>>>
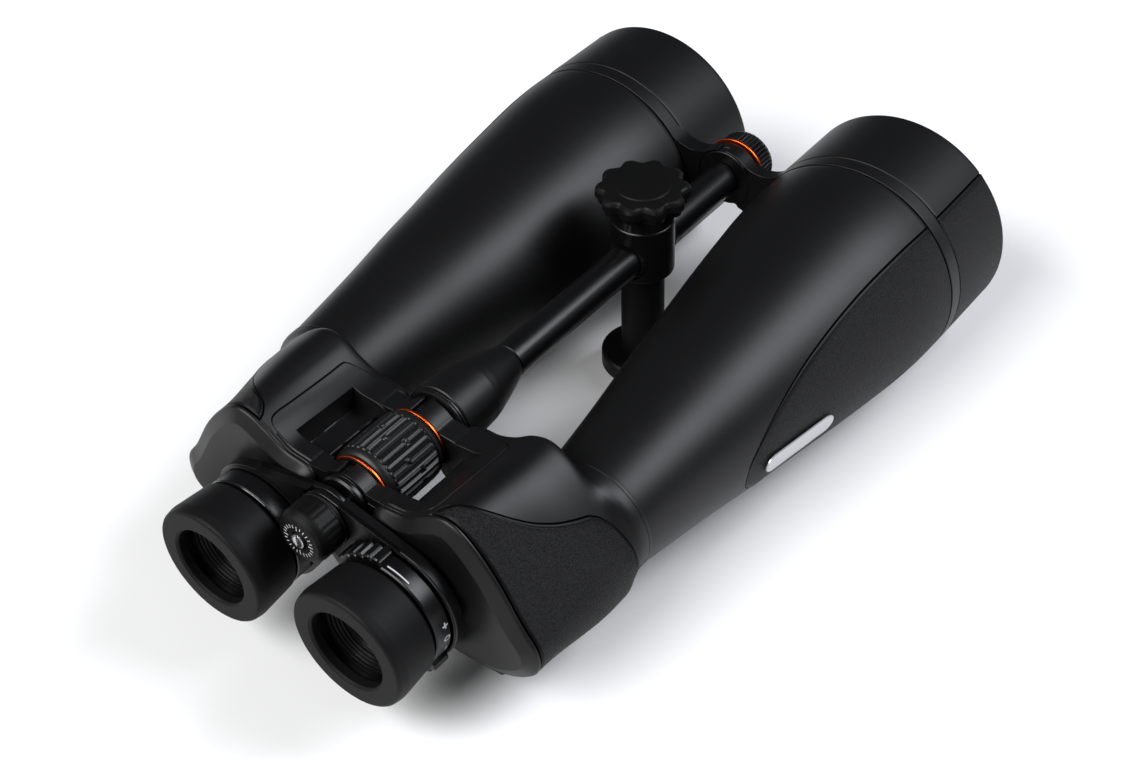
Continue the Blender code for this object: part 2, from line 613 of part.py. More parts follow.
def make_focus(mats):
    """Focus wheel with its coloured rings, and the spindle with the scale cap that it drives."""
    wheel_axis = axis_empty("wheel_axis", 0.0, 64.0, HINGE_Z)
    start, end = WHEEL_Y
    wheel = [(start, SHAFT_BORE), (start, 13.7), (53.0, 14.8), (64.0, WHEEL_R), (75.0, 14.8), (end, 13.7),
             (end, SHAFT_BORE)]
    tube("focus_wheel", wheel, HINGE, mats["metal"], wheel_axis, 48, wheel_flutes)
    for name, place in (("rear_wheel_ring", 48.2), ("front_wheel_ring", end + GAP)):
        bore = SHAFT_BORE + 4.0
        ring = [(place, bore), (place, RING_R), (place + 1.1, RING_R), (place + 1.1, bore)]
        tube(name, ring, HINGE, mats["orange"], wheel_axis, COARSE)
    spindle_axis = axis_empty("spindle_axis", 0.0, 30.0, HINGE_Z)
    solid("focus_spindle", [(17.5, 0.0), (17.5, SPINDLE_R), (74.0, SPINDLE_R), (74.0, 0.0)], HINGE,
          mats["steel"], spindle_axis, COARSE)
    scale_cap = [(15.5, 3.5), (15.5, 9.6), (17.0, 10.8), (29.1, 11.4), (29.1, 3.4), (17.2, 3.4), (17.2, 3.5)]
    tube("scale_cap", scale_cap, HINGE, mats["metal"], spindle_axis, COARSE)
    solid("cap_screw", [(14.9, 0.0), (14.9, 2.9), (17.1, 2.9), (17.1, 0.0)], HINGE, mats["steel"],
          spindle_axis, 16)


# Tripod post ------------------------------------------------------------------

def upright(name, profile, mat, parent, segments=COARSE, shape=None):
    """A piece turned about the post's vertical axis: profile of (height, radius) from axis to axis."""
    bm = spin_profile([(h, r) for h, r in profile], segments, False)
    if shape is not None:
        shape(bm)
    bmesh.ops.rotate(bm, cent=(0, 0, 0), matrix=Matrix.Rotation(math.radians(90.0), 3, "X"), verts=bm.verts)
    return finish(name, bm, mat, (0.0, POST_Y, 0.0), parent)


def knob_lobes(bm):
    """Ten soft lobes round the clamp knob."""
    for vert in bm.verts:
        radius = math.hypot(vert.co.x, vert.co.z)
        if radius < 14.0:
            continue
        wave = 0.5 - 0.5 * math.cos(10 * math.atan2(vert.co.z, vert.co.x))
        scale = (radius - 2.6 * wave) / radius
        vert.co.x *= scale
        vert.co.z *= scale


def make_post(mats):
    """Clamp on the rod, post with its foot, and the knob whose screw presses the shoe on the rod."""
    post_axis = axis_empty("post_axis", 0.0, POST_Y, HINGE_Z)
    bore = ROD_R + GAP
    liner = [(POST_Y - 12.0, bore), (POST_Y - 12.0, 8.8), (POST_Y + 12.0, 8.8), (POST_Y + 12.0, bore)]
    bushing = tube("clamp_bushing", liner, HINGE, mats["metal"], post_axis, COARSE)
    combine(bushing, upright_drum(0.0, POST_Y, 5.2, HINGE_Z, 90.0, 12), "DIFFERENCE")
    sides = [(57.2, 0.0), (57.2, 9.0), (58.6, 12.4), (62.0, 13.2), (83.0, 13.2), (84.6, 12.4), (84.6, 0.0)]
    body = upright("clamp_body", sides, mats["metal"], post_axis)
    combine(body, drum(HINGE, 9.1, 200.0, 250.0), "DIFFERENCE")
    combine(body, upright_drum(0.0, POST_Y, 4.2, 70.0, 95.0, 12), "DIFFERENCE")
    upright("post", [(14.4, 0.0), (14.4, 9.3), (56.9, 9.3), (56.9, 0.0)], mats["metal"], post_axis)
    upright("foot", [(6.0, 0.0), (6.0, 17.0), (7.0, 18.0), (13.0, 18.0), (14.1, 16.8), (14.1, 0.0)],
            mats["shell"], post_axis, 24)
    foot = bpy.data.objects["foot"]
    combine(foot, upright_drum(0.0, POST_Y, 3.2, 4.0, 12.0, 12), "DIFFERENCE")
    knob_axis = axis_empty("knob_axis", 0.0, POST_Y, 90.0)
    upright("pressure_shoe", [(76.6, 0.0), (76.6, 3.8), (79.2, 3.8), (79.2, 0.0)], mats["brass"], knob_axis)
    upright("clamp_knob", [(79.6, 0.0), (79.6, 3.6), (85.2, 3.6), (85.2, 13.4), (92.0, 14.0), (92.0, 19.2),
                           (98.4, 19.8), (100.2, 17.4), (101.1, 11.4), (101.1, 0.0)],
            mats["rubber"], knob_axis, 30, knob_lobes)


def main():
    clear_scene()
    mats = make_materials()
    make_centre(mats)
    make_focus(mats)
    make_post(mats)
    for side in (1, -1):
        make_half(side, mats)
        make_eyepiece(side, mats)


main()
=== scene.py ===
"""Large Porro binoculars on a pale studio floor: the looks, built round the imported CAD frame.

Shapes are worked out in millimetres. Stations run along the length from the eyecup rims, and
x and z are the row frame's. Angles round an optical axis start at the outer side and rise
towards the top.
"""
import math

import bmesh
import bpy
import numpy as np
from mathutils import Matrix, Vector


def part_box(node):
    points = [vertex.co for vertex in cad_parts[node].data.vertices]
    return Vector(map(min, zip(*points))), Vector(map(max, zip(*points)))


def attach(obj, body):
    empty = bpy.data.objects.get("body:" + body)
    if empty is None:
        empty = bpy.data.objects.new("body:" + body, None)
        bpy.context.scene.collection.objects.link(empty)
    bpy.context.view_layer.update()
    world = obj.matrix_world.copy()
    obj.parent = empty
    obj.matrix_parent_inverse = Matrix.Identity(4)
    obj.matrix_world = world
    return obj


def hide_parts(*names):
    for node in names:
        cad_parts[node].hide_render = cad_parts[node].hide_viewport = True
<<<
Looking at the data above, return every line from the one with "mats = make_materials()" down to the one with "world = obj.matrix_world.copy()", exactly and inclusively.

    mats = make_materials()
    make_centre(mats)
    make_focus(mats)
    make_post(mats)
    for side in (1, -1):
        make_half(side, mats)
        make_eyepiece(side, mats)


main()
=== scene.py ===
"""Large Porro binoculars on a pale studio floor: the looks, built round the imported CAD frame.

Shapes are worked out in millimetres. Stations run along the length from the eyecup rims, and
x and z are the row frame's. Angles round an optical axis start at the outer side and rise
towards the top.
"""
import math

import bmesh
import bpy
import numpy as np
from mathutils import Matrix, Vector


def part_box(node):
    points = [vertex.co for vertex in cad_parts[node].data.vertices]
    return Vector(map(min, zip(*points))), Vector(map(max, zip(*points)))


def attach(obj, body):
    empty = bpy.data.objects.get("body:" + body)
    if empty is None:
        empty = bpy.data.objects.new("body:" + body, None)
        bpy.context.scene.collection.objects.link(empty)
    bpy.context.view_layer.update()
    world = obj.matrix_world.copy()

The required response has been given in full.